===== Dataset excerpt =====

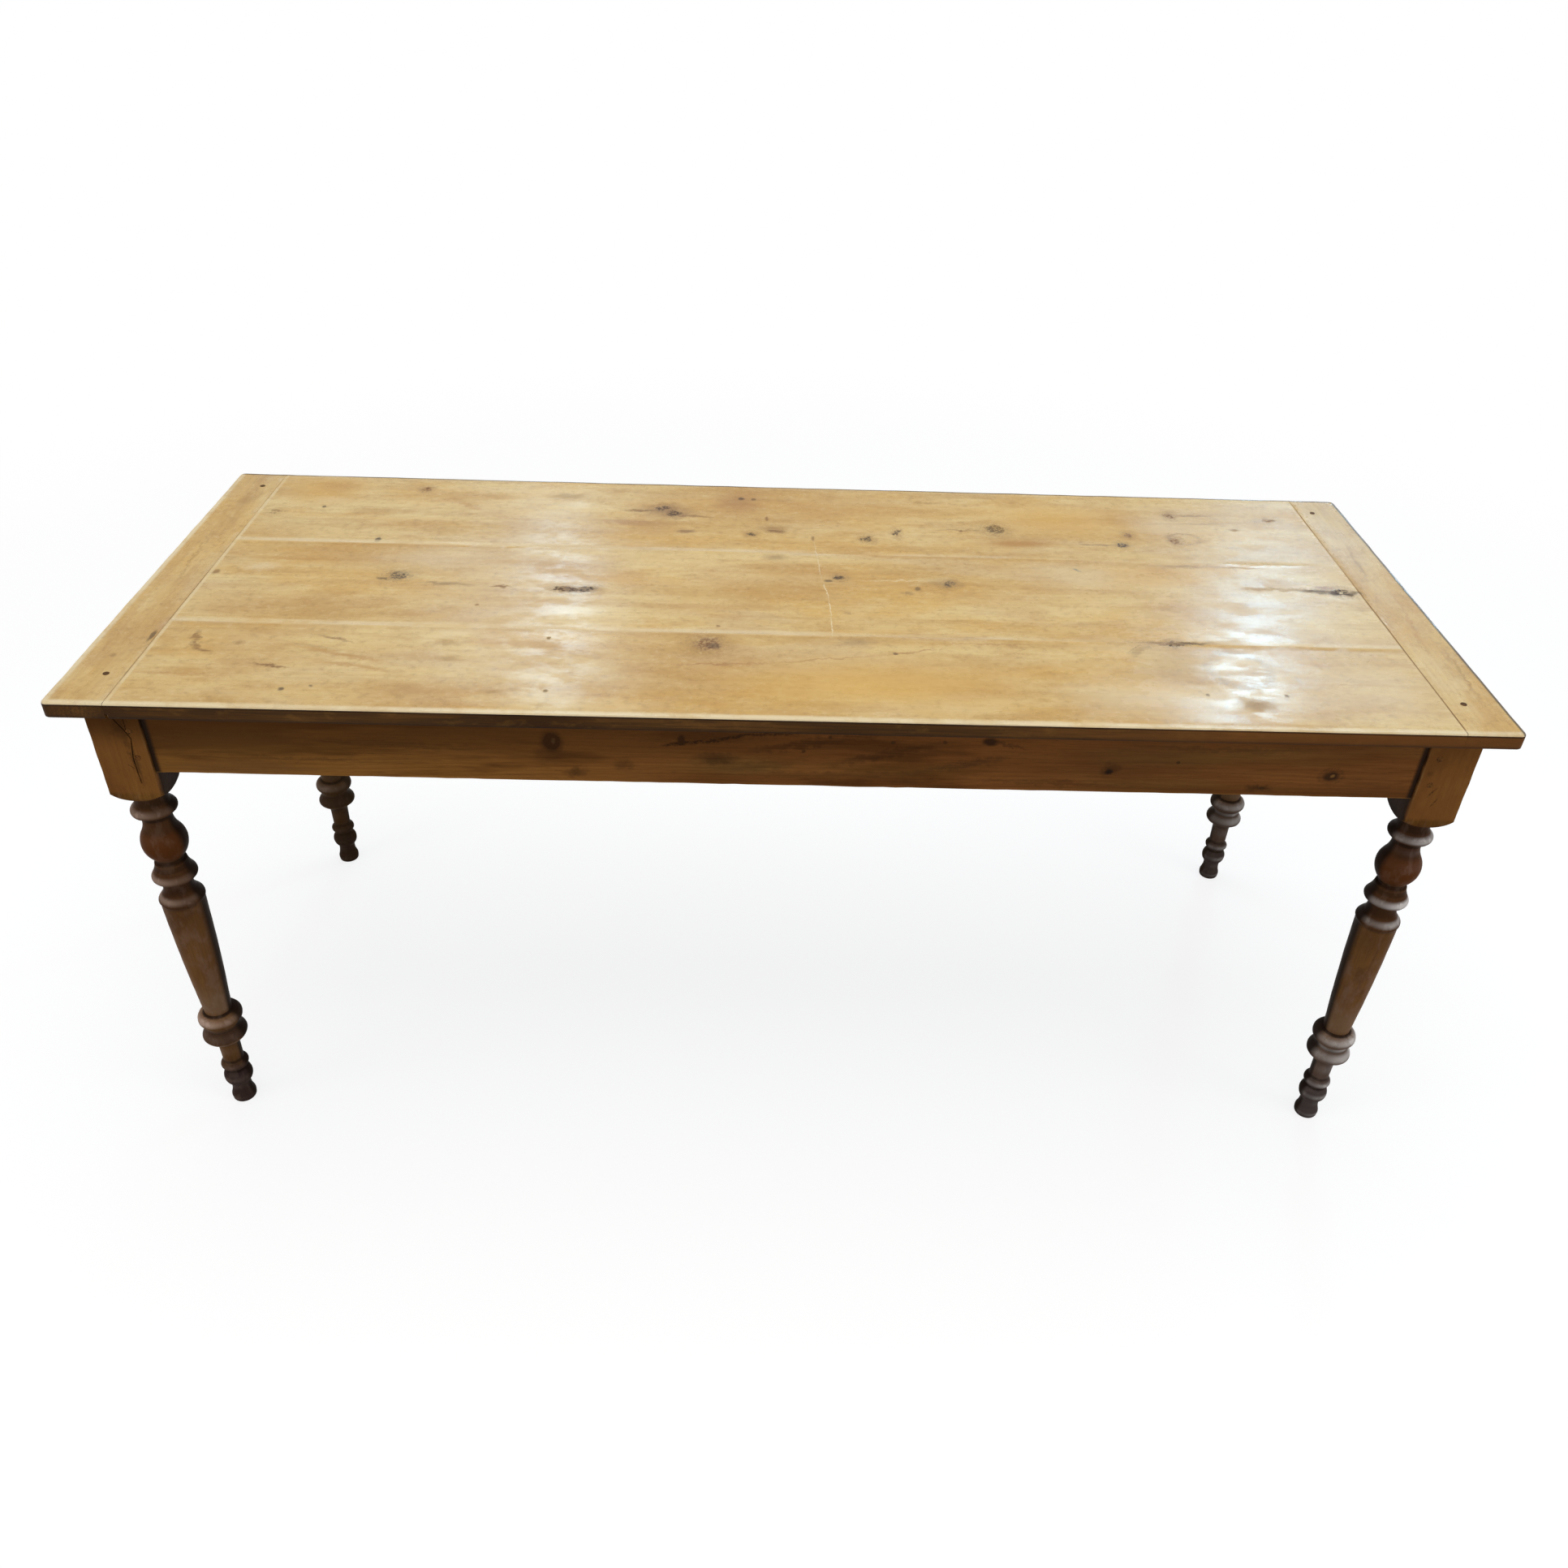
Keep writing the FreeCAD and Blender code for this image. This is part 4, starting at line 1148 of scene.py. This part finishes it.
def model_plank(name, sizes):
    """One long board: worn edges, tongue, groove, end tongues and end tenons."""
    (front, back), tongue, (tenon_middle, tenon_width) = planks[name]
    outer_front, outer_back = name == "plank_front", name == "plank_back"
    piece = block(name + "_worn", (-plank_end, front, underside), (plank_end, back, table_height))
    edit(piece)
    for y, outer in ((front, outer_front), (back, outer_back)):
        edge_at = lambda z: lambda e: runs(e, 0) and near(middle(e).y, y) and near(middle(e).z, z)
        round_over(edge_at(table_height), *((sizes.outer_arris, 4) if outer else (sizes.joint_arris, 1)))
        if outer:
            round_over(edge_at(underside), sizes.under_arris, 2)
    divide(0, round(2 * plank_end / sizes.station))
    tenon_ys = (tenon_middle - tenon_width / 2, tenon_middle + tenon_width / 2)
    slice_at(2, tongue_zs)
    places = {round(place, 6) for place in tenon_ys + tongue} - {round(front, 6), round(back, 6)}
    slice_at(1, sorted(places))
    slice_at(1, [y for y in spread(front, back, strip) if all(abs(y - place) > 3 * mm for place in places)])
    guard = half_width - sizes.outer_arris - 0.5 * mm
    slice_at(1, [-guard] if outer_front else [guard] if outer_back else [])
    close()
    seed = round((front + back) * 7) + 3
    wear_board(piece, sizes, (seed, seed + 1, seed + 2))
    edit(piece)
    if not outer_back:
        pull(lambda f: near(middle(f).y, back) and within(middle(f).z, tongue_zs) and abs(f.normal.y) > 0.9,
             (0, edge_tongue, 0))
    for side in (-1, 1):
        end = side * plank_end
        pull(lambda f: near(middle(f).x, end) and within(middle(f).z, tongue_zs) and within(middle(f).y, tongue, 0),
             (side * end_tongue, 0, 0))
        pull(lambda f: near(middle(f).x, end + side * end_tongue) and abs(f.normal.x) > 0.9
             and within(middle(f).y, tenon_ys), (side * (end_tenon - end_tongue), 0, 0))
    close()
    if not outer_front:
        cut(piece, [block("groove", (-plank_end - 2 * overshoot, front - overshoot, groove_zs[0]),
                          (plank_end + overshoot, front + edge_tongue + joint_play, groove_zs[1]))])
    tools = top_peg_drills(-1, front, back) + top_peg_drills(1, front, back)
    if tools:
        cut(piece, tools)
    if outer_front:
        cut(piece, [block("chip", (-plank_end - 0.5 * mm, front - 2 * mm, underside - 2 * mm),
                          (-plank_end + 4 * mm, front + 5 * mm, underside + 7 * mm))])
    return piece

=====

> _Aim_
Restate the listing above word for word.

> _Response to the task_
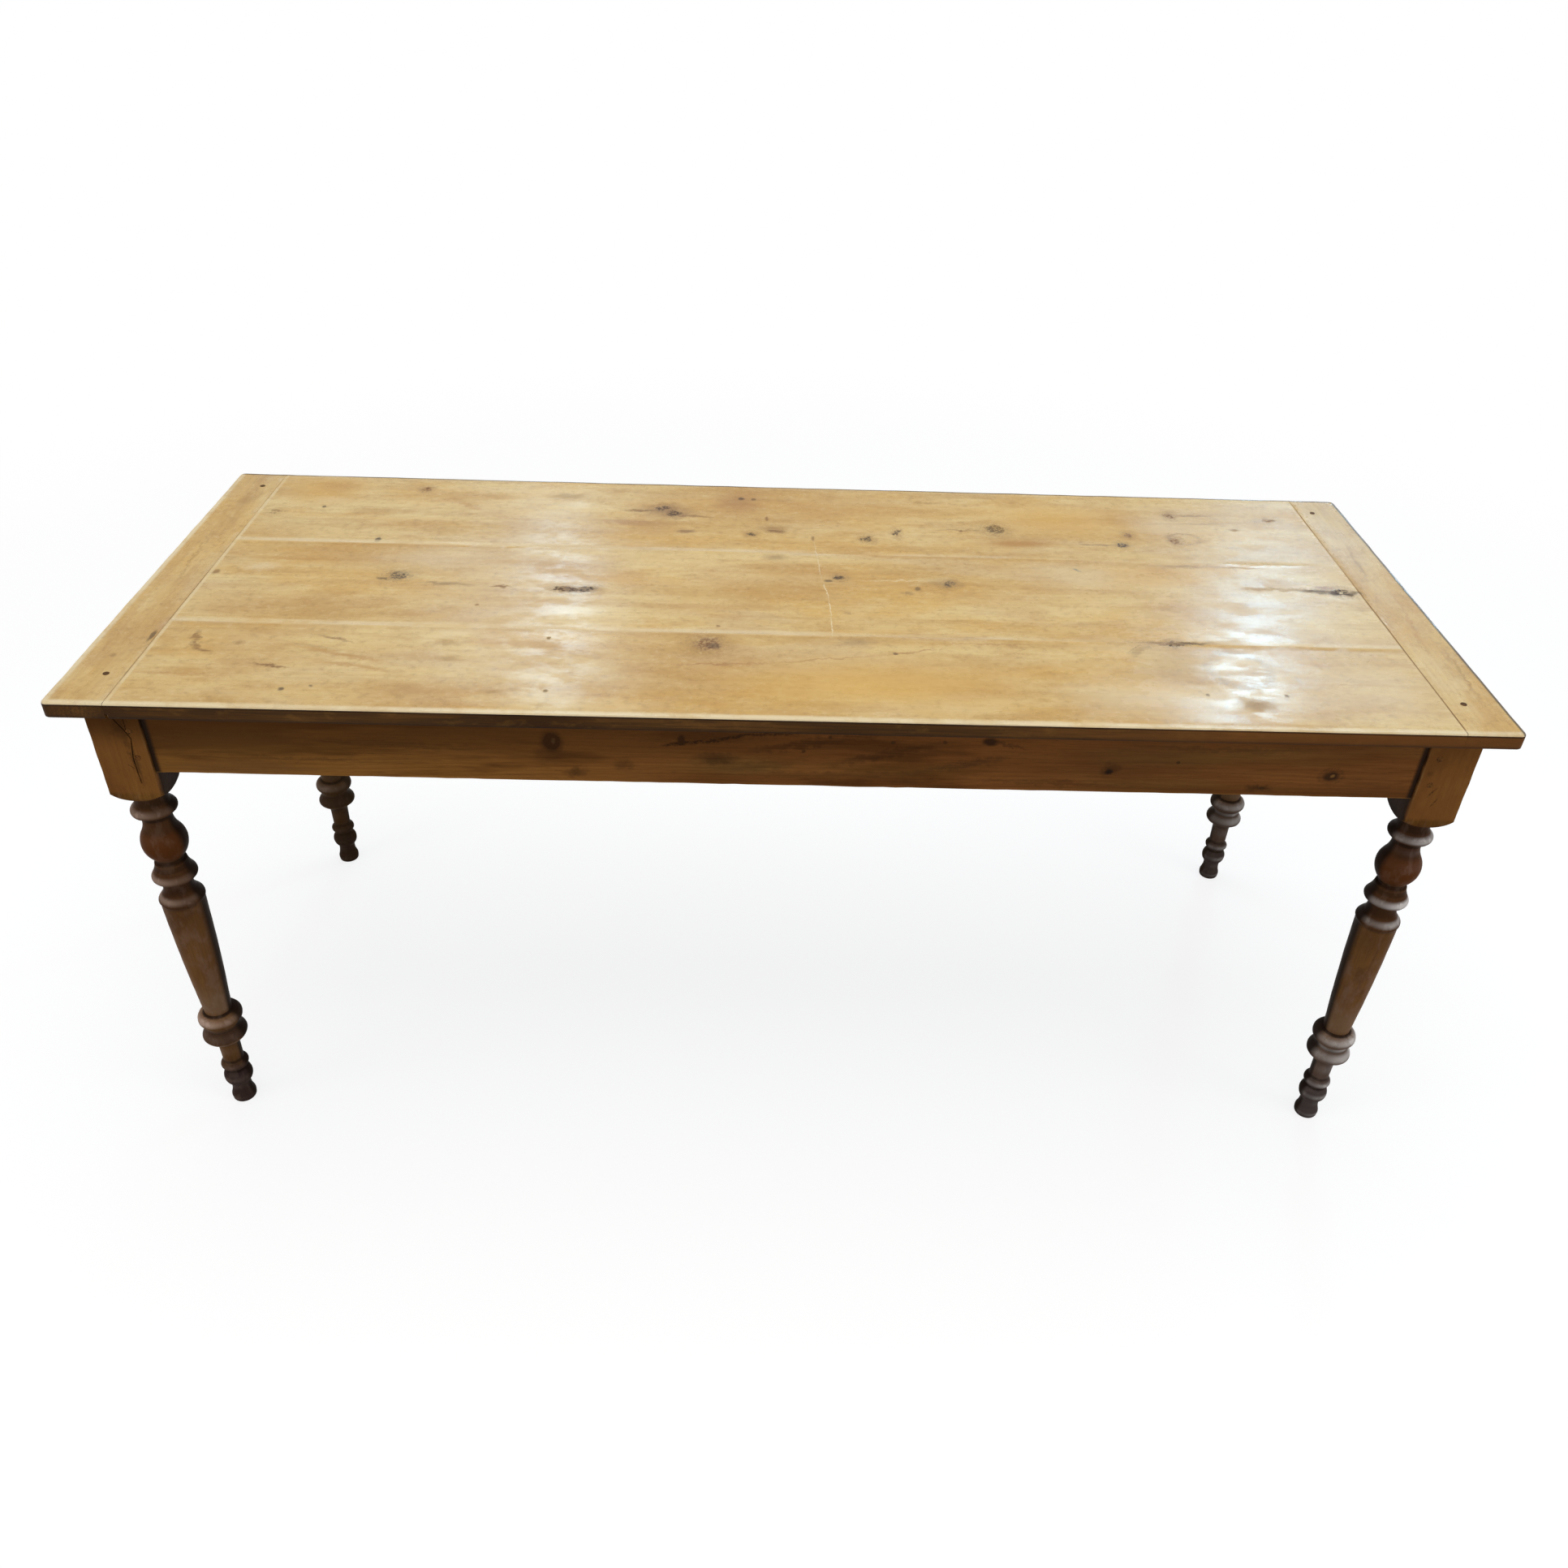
Keep writing the FreeCAD and Blender code for this image. This is part 4, starting at line 1148 of scene.py. This part finishes it.
def model_plank(name, sizes):
    """One long board: worn edges, tongue, groove, end tongues and end tenons."""
    (front, back), tongue, (tenon_middle, tenon_width) = planks[name]
    outer_front, outer_back = name == "plank_front", name == "plank_back"
    piece = block(name + "_worn", (-plank_end, front, underside), (plank_end, back, table_height))
    edit(piece)
    for y, outer in ((front, outer_front), (back, outer_back)):
        edge_at = lambda z: lambda e: runs(e, 0) and near(middle(e).y, y) and near(middle(e).z, z)
        round_over(edge_at(table_height), *((sizes.outer_arris, 4) if outer else (sizes.joint_arris, 1)))
        if outer:
            round_over(edge_at(underside), sizes.under_arris, 2)
    divide(0, round(2 * plank_end / sizes.station))
    tenon_ys = (tenon_middle - tenon_width / 2, tenon_middle + tenon_width / 2)
    slice_at(2, tongue_zs)
    places = {round(place, 6) for place in tenon_ys + tongue} - {round(front, 6), round(back, 6)}
    slice_at(1, sorted(places))
    slice_at(1, [y for y in spread(front, back, strip) if all(abs(y - place) > 3 * mm for place in places)])
    guard = half_width - sizes.outer_arris - 0.5 * mm
    slice_at(1, [-guard] if outer_front else [guard] if outer_back else [])
    close()
    seed = round((front + back) * 7) + 3
    wear_board(piece, sizes, (seed, seed + 1, seed + 2))
    edit(piece)
    if not outer_back:
        pull(lambda f: near(middle(f).y, back) and within(middle(f).z, tongue_zs) and abs(f.normal.y) > 0.9,
             (0, edge_tongue, 0))
    for side in (-1, 1):
        end = side * plank_end
        pull(lambda f: near(middle(f).x, end) and within(middle(f).z, tongue_zs) and within(middle(f).y, tongue, 0),
             (side * end_tongue, 0, 0))
        pull(lambda f: near(middle(f).x, end + side * end_tongue) and abs(f.normal.x) > 0.9
             and within(middle(f).y, tenon_ys), (side * (end_tenon - end_tongue), 0, 0))
    close()
    if not outer_front:
        cut(piece, [block("groove", (-plank_end - 2 * overshoot, front - overshoot, groove_zs[0]),
                          (plank_end + overshoot, front + edge_tongue + joint_play, groove_zs[1]))])
    tools = top_peg_drills(-1, front, back) + top_peg_drills(1, front, back)
    if tools:
        cut(piece, tools)
    if outer_front:
        cut(piece, [block("chip", (-plank_end - 0.5 * mm, front - 2 * mm, underside - 2 * mm),
                          (-plank_end + 4 * mm, front + 5 * mm, underside + 7 * mm))])
    return piece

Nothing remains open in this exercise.